Le président Sissi qui a fait serment de venger le massacre de Bir Al-Abed a lancé l’armée de l’air à la poursuite des terroristes. Deux des véhicules utilisés ont été détruits avec leurs occupants ; des viviers de terroristes auraient été bombardés. Un élan nouveau va peut-être donner de l’énergie au combat contre les insurgés. A l’Occident de prendre conscience qu’il est temps de venir en aide à l’Egypte dans ce combat.
Discrétion des voix courageuses
Il ne faut cependant pas occulter l’aspect le plus préoccupant de ce massacre de sang-froid de fidèles en prière. Comme toutes les autres organisations islamiques terroristes, les militants de Daesh affirment, textes à l’appui, que leurs actions sont en tout point conformes à la Charia – Coran, Sunna et hagiographie du prophète. Une affirmation que les plus hautes autorités religieuses de l’islam peinent à réfuter. Ils ont eu beau condamner l’attaque de la mosquée dans les termes les plus vifs, ils ne peuvent se résoudre à traiter d’infidèles les auteurs de ces crimes, tant que ces derniers continuent à croire au Dieu unique, au Coran et aux principes de l’islam. C’est en vain qu’on attend une voix assez courageuse pour dire que les actes barbares qui étaient la norme au Moyen Age ne devraient plus être acceptés aujourd’hui. On sait qu’il y a un début de débat entre les autorités religieuses sur cette question, mais c’est à huis clos qu’il se tient. En attendant, aucun changement n’est intervenu dans l’enseignement de la Charia dispensé dans les écoles et les établissements d’enseignement supérieur à travers le monde arabe ; seul le président Sissi a pris des mesures pour éliminer les textes les plus violents des livres de classe. Ses efforts pour convaincre les sages d’al-Azhar de se joindre à lui sont restés vains jusqu’ici.

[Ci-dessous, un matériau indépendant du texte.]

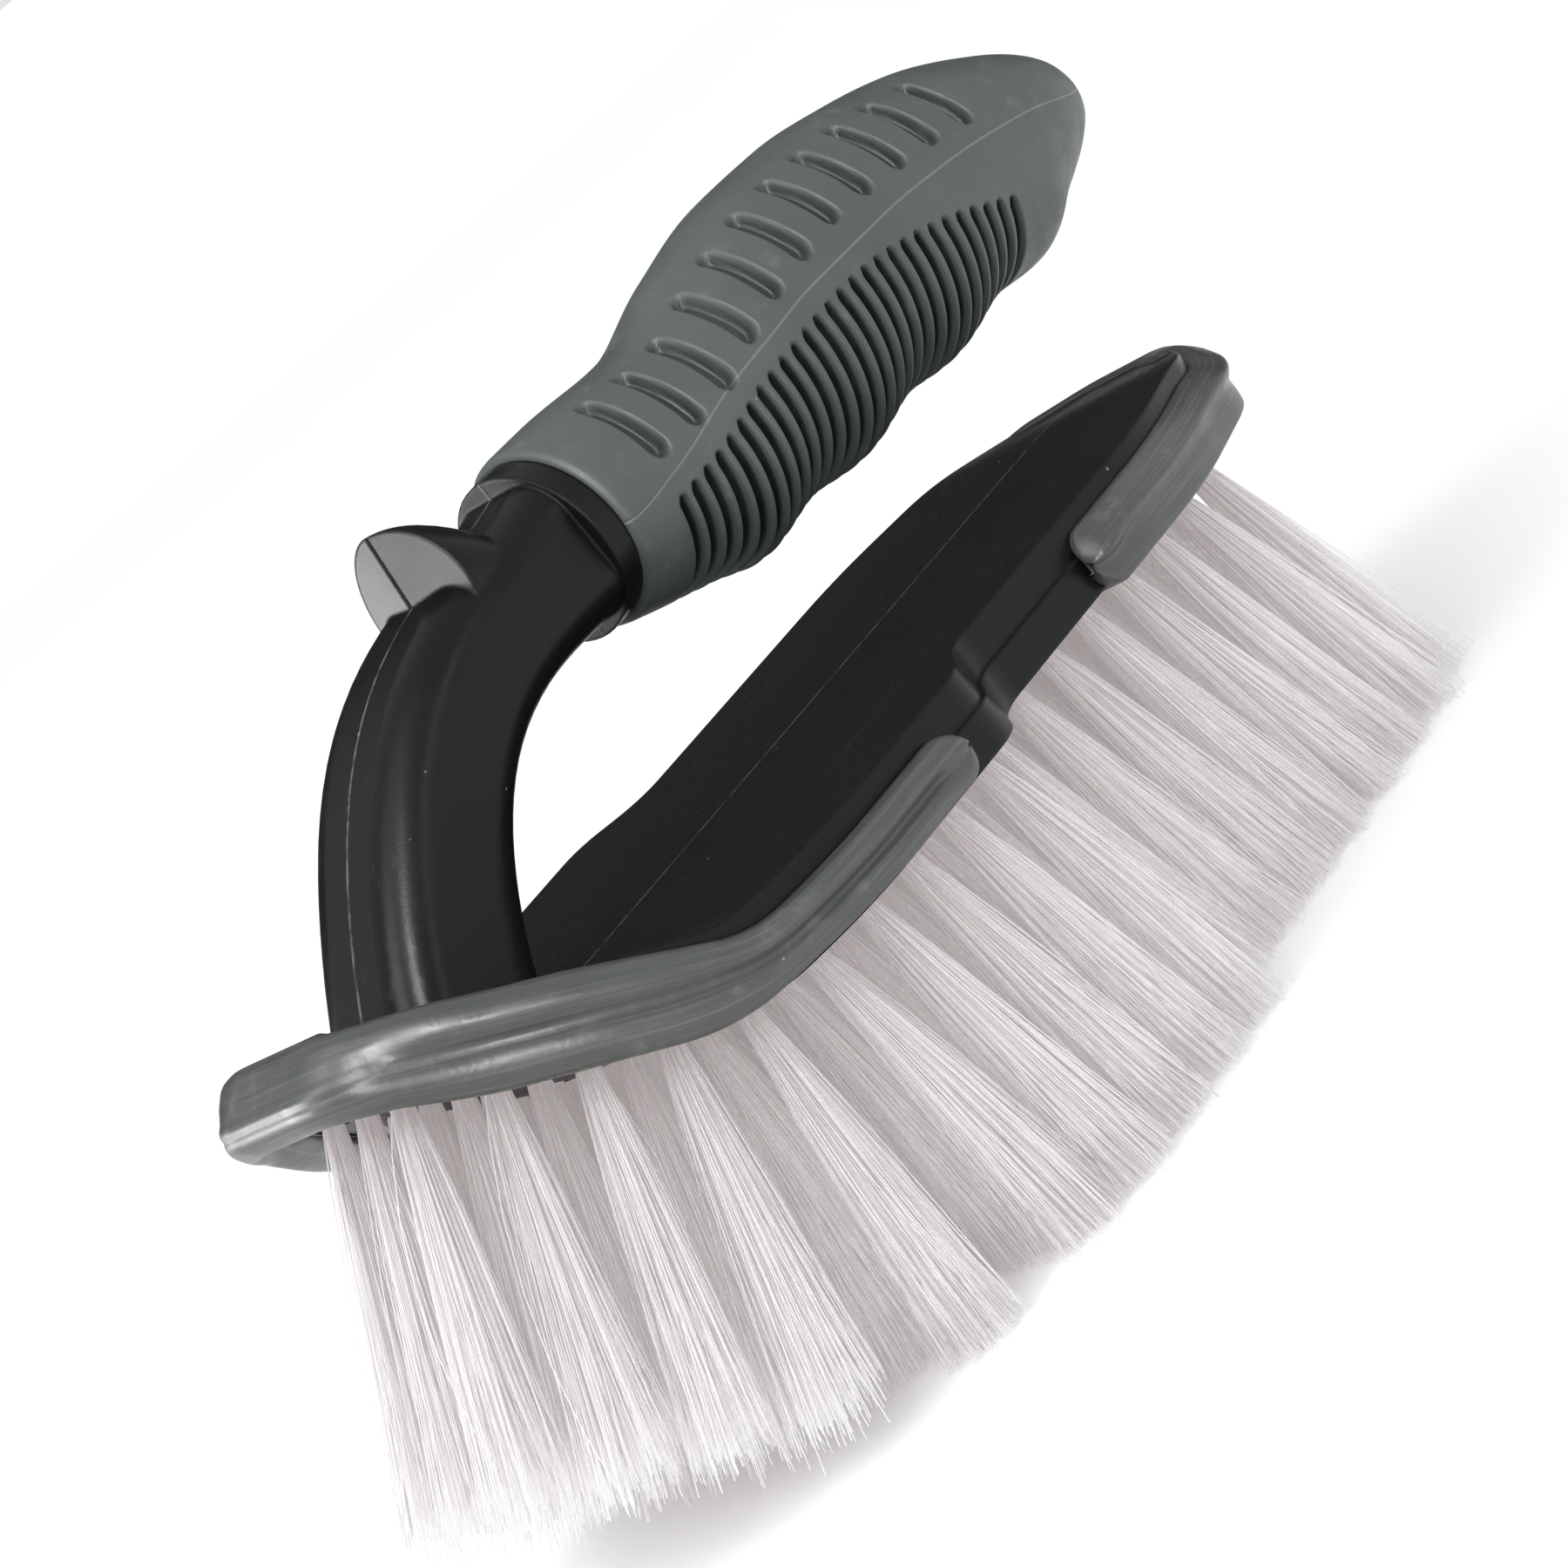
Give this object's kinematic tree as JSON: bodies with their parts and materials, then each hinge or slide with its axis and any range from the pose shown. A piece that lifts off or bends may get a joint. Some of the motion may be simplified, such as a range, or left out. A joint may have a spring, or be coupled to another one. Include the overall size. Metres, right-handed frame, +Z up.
{
  "type": "wheel brush",
  "caption": "Hand brush with an upturned pointed nose, soft rubber bumpers, a flared block of pale bristle tufts and a ribbed rubber grip on a curved neck above the block.",
  "frame": {"origin": "on the rest plane through the bristle tips, on the middle plane, straight below the front edge of the grip", "axes": "+X to the free end of the grip, +Y to the left with the nose behind, +Z up from the bristle tips to the grip"},
  "size_m": [0.2216, 0.0976, 0.1117],
  "materials": {
    "black_plastic": "satin black polypropylene with a fine moulded grain",
    "black_plate": "satin black polypropylene",
    "bumper_rubber": "smooth grey-green thermoplastic rubber",
    "grip_rubber": "matt grey-green thermoplastic rubber",
    "bristle": "translucent white polypropylene filament",
    "anchor_steel": "galvanised flat wire"
  },
  "bodies": {
    "root": {"body": "black_plastic", "grip_sleeve": "grip_rubber", "nose_bumper": "bumper_rubber", "rear_bumper": "bumper_rubber", "tuft_plate": "black_plate", "tuft_row_01": "bristle", "tuft_row_02": "bristle", "tuft_row_03": "bristle", "tuft_row_04": "bristle", "tuft_row_05": "bristle", "tuft_row_06": "bristle", "tuft_row_07": "bristle", "tuft_row_08": "bristle", "tuft_row_09": "bristle", "tuft_row_10": "bristle", "tuft_row_11": "bristle", "tuft_row_12": "bristle", "tuft_row_13": "bristle", "tuft_row_14": "bristle", "tuft_row_15": "bristle", "tuft_row_16": "bristle", "tuft_row_17": "bristle", "tuft_row_18": "bristle", "wire_anchors": "anchor_steel"}
  },
  "joints": []
}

Il faut souligner que si la plupart des commentateurs ont souligné l’échec de l’armée dans la prévention de l’attaque de la mosquée, ajoutant que les premiers soldats n’étaient arrivés que près d’une demi-heure après le début de l’assaut, ils se sont bien gardés d’évoquer le problème de fond. Il ne faut pas se faire d’illusion. L’Etat islamique a sans doute été battu, mais l’islam radical n’est pas près de disparaître.